Though the Maltipoo can be an excellent choice for families, it doesn’t always work out well with smaller children. The dog is a small one, so it can be more easily scared or accidentally injured by younger children. If you have older kids, though, who know how to be careful around dogs, you should be more than fine.

And the Maltipoo will get along perfectly fine with other dogs (but make sure your dog has been properly socialized!) and should be okay with cats and smaller animals.

Which Breed Is Right for You?

Whether a Cockapoo or a Maltipoo is a better fit for you will come down to a few things, such as how active you are, how willing you are to groom, who lives in the home, and whether your family is away from home a lot. For example, neither breed does well on its own, so neither will be a good fit for those spending the majority of the day at work.
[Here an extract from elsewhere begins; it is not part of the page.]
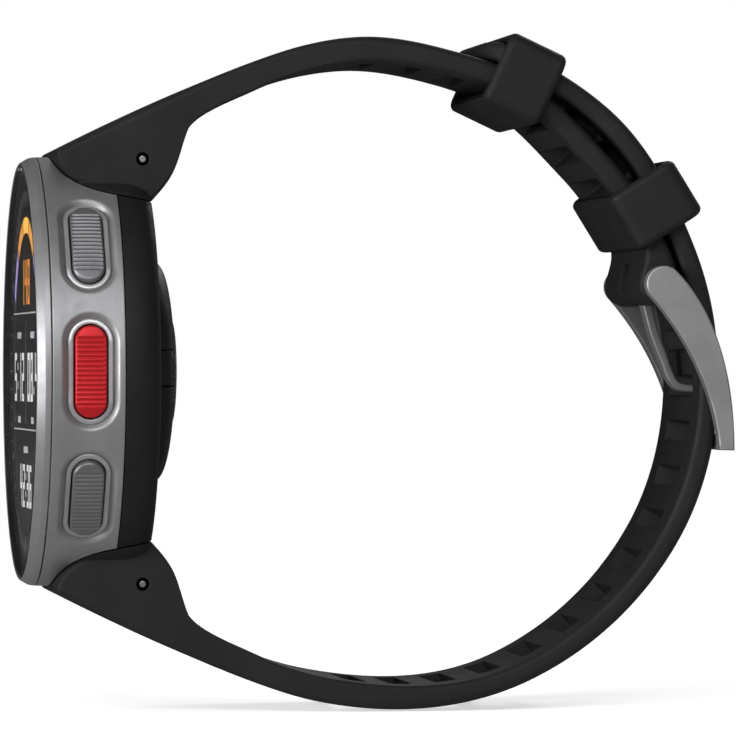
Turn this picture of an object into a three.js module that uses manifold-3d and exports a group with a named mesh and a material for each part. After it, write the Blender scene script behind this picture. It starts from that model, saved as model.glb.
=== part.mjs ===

You’ll find that the Maltipoo can be a bit more active than the Cockapoo, so you’ll spend more time playing and exercising with it, so if that’s not your thing, you’ll do better with a Cockapoo. The Maltipoo’s coat may also require a bit more daily grooming than the Cockapoo, so you’ll need to consider the time you’re able to devote to that. And the Maltipoo may not do as well with smaller children as the Cockapoo.

Overall, though, both of these breeds are incredibly gentle, funny, sweet, and affectionate. If your choice comes down to personality, either breed should be a good fit.